The traversal starts by filtering all vertices to find the ingredients, then traverses to the recipe vertices along the includes
edges using in('includes')
.
This query also uses a Groovy double underscore variable as a private variable for the match method.
The results are:
==>tomato paste
==>beef
==>onion
==>mashed garlic
==>butter
Although inside()
is most commonly used for geospatial searches, the method can be used to find anything that falls within a particular range of values.

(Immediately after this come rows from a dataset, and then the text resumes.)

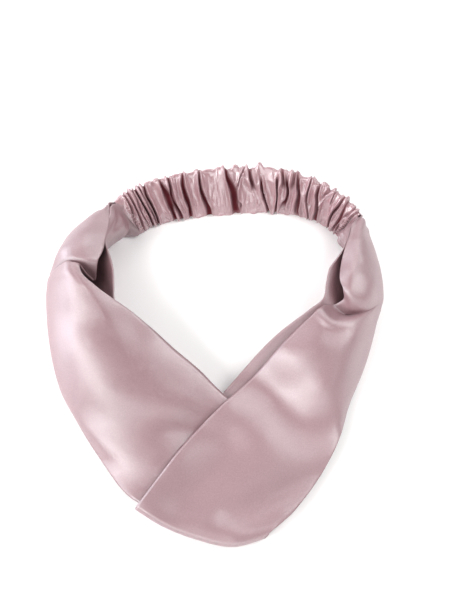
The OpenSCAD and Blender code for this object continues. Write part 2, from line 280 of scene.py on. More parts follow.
RIGHT_INNER = [
    [[15, -13, 12.5], [27, -24, 10.5], [39, -34, 8], [49, -42, 5], [58, -47, 2]],
    [[34.5, 6, 21.5], [47, -5, 19], [59, -15, 13.5], [67.5, -21.5, 7], [71.5, -26, 1.5]],
    [[52.5, 18.5, 28.3], [63, 10, 24], [73.5, 2.5, 17], [80.5, -3, 8], [80.5, -8, 0.8]],
    [[60, 24, 31], [67, 19.5, 26], [75.5, 14.5, 18], [82, 9.5, 8], [82.5, 5, 0.8]],
    [[62, 33, 32], [67.5, 31, 28], [74.5, 27.5, 21.5], [81, 24, 10], [83, 19, 0.8]],
    [[64.2, 42, 32], [69, 41, 28], [75, 39, 21], [80, 37, 10], [81, 34, 1]],
    [[68, 47.5, 31], [71, 47, 26.5], [75.5, 46, 19], [79, 45, 9], [80, 42, 1.5]],
    [[71.5, 52.5, 30], [73, 53, 25], [76, 52.5, 17.5], [79, 51, 8], [81, 49, 1.3]],
    [[75.2, 61, 28], [74.5, 61.5, 22], [75.2, 61, 14.5], [77.5, 60, 7], [81, 59, 1.8]],
    [[78, 70, 26], [75, 69.5, 20], [73, 69, 14.5], [72, 68, 9], [72, 66.5, 4]],
    tucked(STRAP_N + 0.04, 0.93, END_GAP),
    tucked(STRAP_N - 0.3, 0.7, END_GAP),
    tucked(STRAP_N - 0.7, 0.6, END_GAP),
]


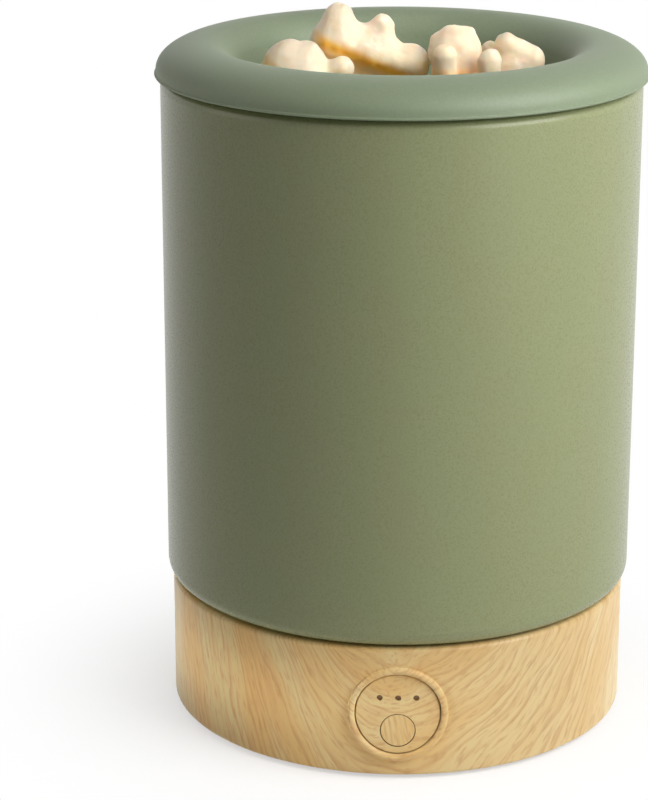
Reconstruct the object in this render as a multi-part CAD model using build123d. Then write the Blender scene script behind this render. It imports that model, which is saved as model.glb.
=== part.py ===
from build123d import *
import math
import os

os.makedirs("parts", exist_ok=True)

# Wax melt warmer: a round wood-look base with a touch of electronics, a ceramic
# body clamped on it, and a soft silicone dish that lifts off a heated plate.
# Millimetres, +Z up, the front panel faces -Y and z = 0 is the table.

# Driving sizes of the whole object, and how the other outlines follow its body
body_r = 55.0
body_h = 118.8
base_h = 30.8
base_step = 1.2
dish_lip_over = 1.3
dish_crest_share = 0.822
dish_roll_share = 0.136
dish_rise = 7.5
dish_depth = 20.0
base_r = body_r - base_step
dish_lip_r = body_r + dish_lip_over
dish_crest_r = body_r * dish_crest_share
dish_roll_r = body_r * dish_roll_share

# Shared clearances, and one overrun for all cuts
slip_gap = 0.1
fit_gap = 0.15
seam_gap = 0.4
screw_gap = 0.2
thread_gap = 0.05
cut_over = 5.0

# M3 and M2 fasteners
m3_r = 1.5
m3_head_r = 2.75
m3_head_h = 2.0
m3_nut_flats = 5.5
m3_nut_h = 2.4
m2_r = 1.0
m2_head_r = 1.9
m2_head_h = 1.3
dome_share = 0.3
drive_share = 0.5
quarter_turn = 90.0
half_turn = 180.0
full_turn = 360.0

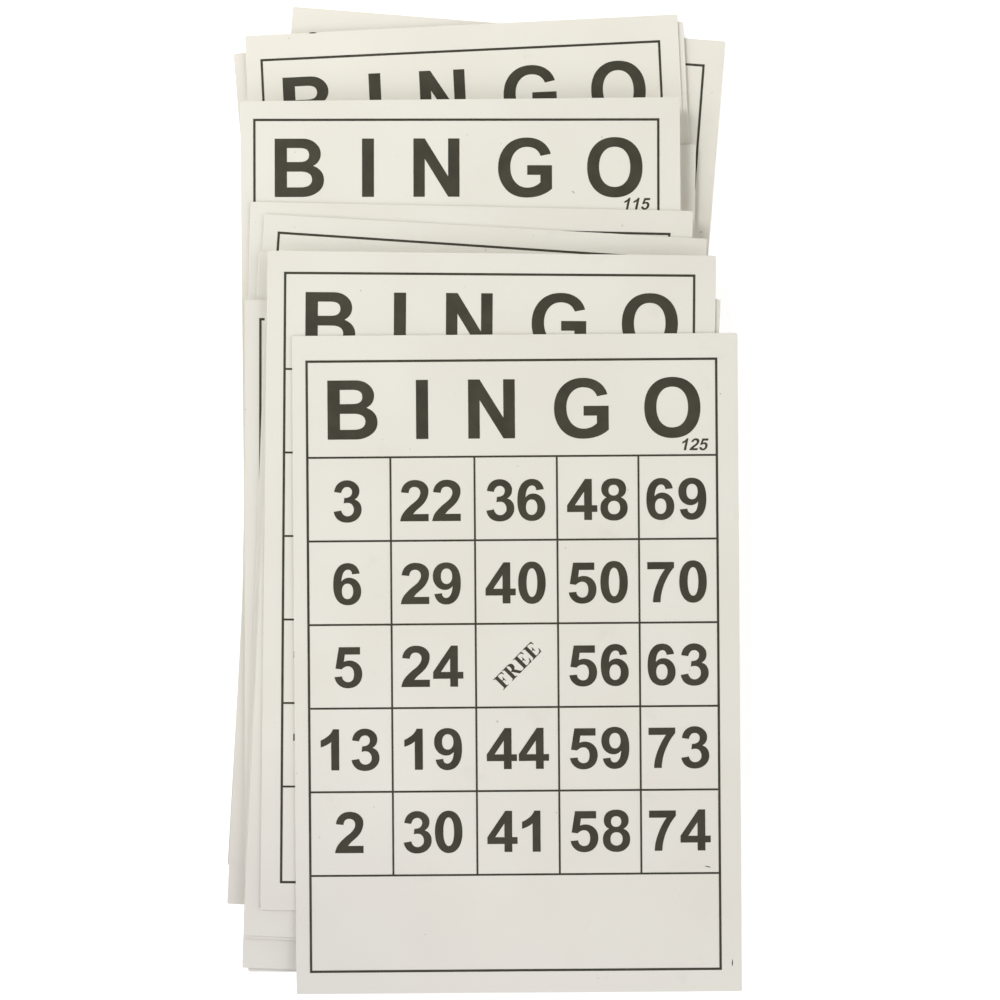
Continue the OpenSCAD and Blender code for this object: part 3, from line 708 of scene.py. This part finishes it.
def makePrintTree():
    tree, given, made = newTree("cardPrint", {
        "Geometry": "Geometry", "Letters": "Collection", "Lines": "Object", "Thickness": "Float",
        "Turn": "Float", "Place": "Vector", "Wave Height": "Float", "Wave Length": "Float",
        "Card Seed": "Float", "Ink": "Material"})

    def named(name, kind):
        read = addNode(tree, "GeometryNodeInputNamedAttribute", {"Name": name}, data_type=kind)
        return read.outputs[0]

    letters = addNode(tree, "GeometryNodeCollectionInfo", {
        "Collection": given["Letters"], "Separate Children": True, "Reset Children": True})
    spin = addNode(tree, "ShaderNodeCombineXYZ", {"Z": named("spin", "FLOAT")}).outputs[0]
    turned = addNode(tree, "FunctionNodeEulerToRotation", {0: spin}).outputs[0]
    size = named("height", "FLOAT")
    placed = addNode(tree, "GeometryNodeInstanceOnPoints", {
        "Points": given["Geometry"], "Instance": letters.outputs[0], "Pick Instance": True,
        "Instance Index": named("glyph", "INT"), "Rotation": turned,
        "Scale": addNode(tree, "ShaderNodeCombineXYZ", {"X": size, "Y": size, "Z": size}).outputs[0]})
    real = addNode(tree, "GeometryNodeRealizeInstances", {0: placed.outputs[0]}).outputs[0]
    place = addNode(tree, "GeometryNodeInputPosition").outputs[0]
    rise = maths(tree, "SUBTRACT", addNode(tree, "ShaderNodeSeparateXYZ", {0: place}).outputs["Y"],
                 named("footLine", "FLOAT"))
    lean = addNode(tree, "ShaderNodeCombineXYZ",
                   {"X": maths(tree, "MULTIPLY", rise, named("lean", "FLOAT"))}).outputs[0]
    leaning = addNode(tree, "GeometryNodeSetPosition", {"Geometry": real, "Offset": lean}).outputs[0]
    lines = addNode(tree, "GeometryNodeObjectInfo", {"Object": given["Lines"]}).outputs["Geometry"]
    joined = addNode(tree, "GeometryNodeJoinGeometry")
    tree.links.new(leaning, joined.inputs[0])
    tree.links.new(lines, joined.inputs[0])
    solid, side = addThickness(tree, joined.outputs[0], given["Thickness"])
    inked = addNode(tree, "GeometryNodeSetMaterial", {
        "Geometry": addPlace(tree, given, solid), "Material": given["Ink"]}).outputs[0]
    tree.links.new(inked, made)
    return tree


sheetTree, printTree = makeSheetTree(), makePrintTree()
ruledLines = makeRuledLines()
for i, (card, mark) in enumerate(zip(cards, prints)):
    label = f"{i + 1:02d}"
    shared = {"Wave Height": lie["waveHeight"] * mm, "Wave Length": lie["waveLength"] * mm,
              "Card Seed": seedStep * i}
    sheet = runTree(f"sheet_{label}", sheetTree, shared | {
        "Turn": card["turn"], "Card Width": card["width"], "Card Length": card["length"],
        "Thickness": card["face"] - card["foot"], "Corner Radius": lie["cornerRadius"] * mm,
        "Corner Steps": float(lie["cornerSteps"]),
        "Cells Across": 2 * (round(card["width"] / mm / lie["cell"] / 2) + lie["cornerSteps"]),
        "Cells Along": 2 * (round(card["length"] / mm / lie["cell"] / 2) + lie["cornerSteps"]),
        "Place": (*card["middle"], card["foot"]), "Face": stockMaterial, "Rim": rimMaterial},
        rim=lie["rim"])
    ink = runTree(f"ink_{label}", printTree, shared | {
        "Letters": glyphCollection, "Lines": ruledLines, "Thickness": mark["thickness"],
        "Turn": mark["turn"], "Place": (*mark["corner"], card["face"]), "Ink": inkMaterial},
        base=makeLetterPoints(i))
    for piece, node, slot in ((sheet, "card_", "card_stock"), (ink, "print_", "printing_ink")):
        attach(piece, f"bingo_card_{label}")
        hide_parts(node + label)
for glyph in list(glyphCollection.objects):
    bpy.data.objects.remove(glyph)
bpy.data.objects.remove(ruledLines)
print("cards and print made")

# The camera looks straight down. Its height above the top card and its place beside the top
# card's middle follow from how the pile's edges and print lie in the photograph.
cameraLook = {"height": 230.0, "beside": (-3.866, 37.215), "lens": 36.39, "clipStart": 10.0}
camera = bpy.data.objects.new("camera", bpy.data.cameras.new("camera"))
camera.data.lens = cameraLook["lens"]
camera.data.clip_start = cameraLook["clipStart"] * mm
camera.location = (*(topCard["middle"] + Vector(cameraLook["beside"]) * mm),
                   topCard["face"] + cameraLook["height"] * mm)
scene.collection.objects.link(camera)
scene.camera = camera

# A white table that keeps a soft shadow, and soft light from all round. The sky below the
# given height is a ring, and each of its four sides has a strength of its own. One soft lamp
# stands to the upper left, and a faint cool one at the foot.
studio = {
    "tableSize": 3.0, "tableDrop": 0.00001, "tableColour": (0.86, 0.86, 0.86, 1), "tableGlow": 0.6,
    "overhead": 0.05, "ringTop": 0.5, "ringBlend": 0.3,
    "ring": {(-1, 0): 2.4, (0, 1): 0.15, (1, 0): 2.5, (0, -1): 1.05},  # left, head, right, foot
    "lamps": [
        {"place": (-0.48, 0.36, 0.58), "size": 0.34, "power": 2.8, "colour": (1, 1, 1)},
        {"place": (-0.03, -0.24, 0.08), "size": 0.12, "power": 0.024, "colour": (0.3, 0.12, 1)},
    ],
}


def makeTable():
    bpy.ops.mesh.primitive_plane_add(size=studio["tableSize"], location=(0, 0, -studio["tableDrop"]))
    table = bpy.context.object
    table.name = "table"
    material = bpy.data.materials.new("tableTop")
    material.use_nodes = True
    tree = material.node_tree
    tree.nodes.clear()
    lit = addNode(tree, "ShaderNodeBsdfDiffuse", {"Color": studio["tableColour"]}).outputs[0]
    seen = addNode(tree, "ShaderNodeLightPath")
    shown = maths(tree, "MAXIMUM", seen.outputs["Is Camera Ray"], seen.outputs["Is Glossy Ray"])
    glow = addNode(tree, "ShaderNodeEmission", {
        "Color": (1, 1, 1, 1),
        "Strength": maths(tree, "MULTIPLY", shown, studio["tableGlow"])}).outputs[0]
    both = addNode(tree, "ShaderNodeAddShader", {0: lit, 1: glow}).outputs[0]
    addNode(tree, "ShaderNodeOutputMaterial", {"Surface": both})
    table.data.materials.append(material)


def makeWorld():
    world = bpy.data.worlds.new("studio")
    world.use_nodes = True
    tree = world.node_tree
    tree.nodes.clear()
    seen = addNode(tree, "ShaderNodeLightPath")
    shown = maths(tree, "MAXIMUM", seen.outputs["Is Camera Ray"], seen.outputs["Is Glossy Ray"])
    way = addNode(tree, "ShaderNodeTexCoord").outputs["Generated"]
    axes = addNode(tree, "ShaderNodeSeparateXYZ", {0: way}).outputs
    level = addNode(tree, "ShaderNodeCombineXYZ", {"X": axes["X"], "Y": axes["Y"]}).outputs[0]
    level = addNode(tree, "ShaderNodeVectorMath", {0: level}, operation="NORMALIZE").outputs[0]
    ring = 0.0
    for side, strength in studio["ring"].items():
        facing = addNode(tree, "ShaderNodeVectorMath", {0: level, 1: (*side, 0)},
                         operation="DOT_PRODUCT")
        facing = maths(tree, "MAXIMUM", facing.outputs["Value"], 0.0)
        ring = maths(tree, "MULTIPLY_ADD", maths(tree, "MULTIPLY", facing, facing), strength, ring)
    blend = stretched(tree, axes["Z"], studio["ringTop"], studio["ringTop"] + studio["ringBlend"])
    sky = addNode(tree, "ShaderNodeMix", {0: blend, 2: ring, 3: studio["overhead"]}).outputs[0]
    strength = addNode(tree, "ShaderNodeMix", {0: shown, 2: sky, 3: 1.0}).outputs[0]
    sky = addNode(tree, "ShaderNodeBackground", {"Color": (1, 1, 1, 1), "Strength": strength})
    addNode(tree, "ShaderNodeOutputWorld", {"Surface": sky.outputs[0]})
    scene.world = world


makeTable()
makeWorld()
for i, lamp in enumerate(studio["lamps"]):
    light = bpy.data.lights.new(f"softLamp{i}", "AREA")
    light.shape = "DISK"
    light.size = lamp["size"]
    light.energy = lamp["power"]
    light.color = lamp["colour"]
    holder = bpy.data.objects.new(light.name, light)
    holder.location = lamp["place"]
    holder.rotation_euler = (-Vector(lamp["place"])).to_track_quat("-Z", "Y").to_euler()
    holder.visible_camera = False
    scene.collection.objects.link(holder)
scene.view_settings.view_transform = "Standard"
print("studio ready")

An example is finding books that have a publishing date between 1960 and 1970:
g.V().has('book', 'year', inside(1960,1970)).valueMap()
The results are:
==>{ISBN=[0-394-40135-2], year=[1968], name=[The French Chef Cookbook]}
==>{year=[1961], name=[The Art of French Cooking, Vol. 1]}
Grouping output
Group output from a graph traversal using the group()
traversal step.
For example, display all the vertices by name, grouped by label:
g.V().group().by(label).by('name')
Note that the meals, ingredients, authors, books, recipes, and reviewers are all grouped in the results:
==>[meal:[JuliaDinner, Saturday Feast, EverydayDinner], ingredient:[olive oil, chicken broth,
eggplant, pork sausage, green bell pepper, yellow onion, celery, hard-boiled egg, shallots,
zucchini, butter, green beans, mashed garlic, onion, mushrooms, bacon, parsley, oyster,
tomato, thyme, pork loin, tuna, tomato paste, ground beef, red wine, fennel, Pernod,
chervil, egg noodles, carrots, beef], author:[Louisette Bertholie, Kelsie Kerr,
Alice Waters, Julia Child, Emeril Lagasse, Simone Beck, Patricia Curtan, Patricia Simon,
James Beard, Fritz Streiff], book:[Simca's Cuisine: 100 Classic French Recipes for Every
Occasion, The French Chef Cookbook, The Art of Simple Food: Notes, Lessons, and Recipes
from a Delicious Revolution, The Art of French Cooking, Vol. 1], recipe:[Wild Mushroom
Stroganoff, Roast Pork Loin, Spicy Meatloaf, Rataouille, Beef Bourguignon, Oysters
Rockefeller, Salade Nicoise, Carrot Soup], reviewer:[Sharon Smith, John Smith, Jane Doe,
Betsy Jones, John Doe]]
Another example groups all books by year and displays a listing of each year books were published followed by the book titles:
g.V().hasLabel('book').group().by('year').by('name')
and lists:
==>{1968=[The French Chef Cookbook, The French Chef Cookbook],
1972=[Simca's Cuisine: 100 Classic French Recipes for Every Occasion, Simca's Cuisine: 100
Classic French Recipes for Every Occasion], 2007=[The Art of Simple Food: Notes, Lessons,
and Recipes from a Delicious Revolution, The Art of Simple Food: Notes, Lessons, and Recipes
from a Delicious Revolution], 1961=[The Art of French Cooking, Vol. 1, The Art of French
Cooking, Vol. 1]}
Grouping for processing using local()
Oftentimes, it is critical to do local processing for a particular step in the graph traversal.
The next two examples use the limit()
command to show how local()
can change the processing from the whole stream entering the query to a portion of the query.
First, find just two authors and the year that they have published books:
g.V().hasLabel('author').as('author').out().properties('year').as('year').
select('author','year').
by('name').
by().
limit(2)
This query results in returning the first two records in the database:
==>{author=Julia Child, year=vp[year->1961]}
==>{author=Julia Child, year=vp[year->1968]}
Using local()
, change this query to find the first two books that each author in the graph has published:
g.V().hasLabel('author').as('author').
local(out().properties('year').as('year').limit(2)).
select('author','year').
by('name').
by()
Note that up to two books are displayed for each author:
==>{author=Julia Child, year=vp[year->1961]}
==>{author=Julia Child, year=vp[year->1968]}
==>{author=Simone Beck, year=vp[year->1961]}
==>{author=Simone Beck, year=vp[year->1972]}
==>{author=Louisette Bertholie, year=vp[year->1961]}
==>{author=Patricia Simon, year=vp[year->1972]}
==>{author=Alice Waters, year=vp[year->2007]}
==>{author=Patricia Curtan, year=vp[year->2007]}
==>{author=Kelsie Kerr, year=vp[year->2007]}
==>{author=Fritz Streiff, year=vp[year->2007]}
The traversal step local()
has many applications for processing a subsection of a graph within a graph traversal to return results before moving on to further processing.